The most revealing moments were the ones where he slipped off script.
"Iran's leaders routinely call for Israel's destruction," he read, and then ad-libbed, "Not. With. Donald. J. Trump."
A standing ovation followed.
Trump responded, "Thank you. I like you, too." In other words, this was all about the crowd liking him.
"America's strategic partnership with Israel is stronger than ever-under my administration, you see the difference, big big beautiful difference-including the Iron Dome missile defense system," Trump said. The part about his administration was impromptu. He may not precisely have intended to steal credit from Obama for funding the anti-missile program. He definitely did want to claim, with no relation to reality, that some grand upgrade in the strategic relation has taken place since January 20. It's all about him.
He left for the airport. Netanyahu and partners remained happy they'd found their savior. Peace advocates looked for the subtle clues that he was serious about diplomacy. He put peace back on the Israeli political agenda, one commentator wrote, simply because the right can't dismiss him the way that it dismissed Obama and John Kerry.

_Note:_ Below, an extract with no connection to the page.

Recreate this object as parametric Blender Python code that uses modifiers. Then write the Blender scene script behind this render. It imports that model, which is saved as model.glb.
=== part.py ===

Perhaps. I, too, would like to be optimistic. Maybe the one impossibly unlikely accomplishment of Donald Trump will be an Israeli-Palestinian agreement. At the end of The Music Man, the kids do manage to get blats out of their horns.
Maybe, but I don't see the evidence. And word of Trump's swindles is catching up with him. The likely ending is the way Mark Twain told it: With some equivalent of tars, feathers, and a rail.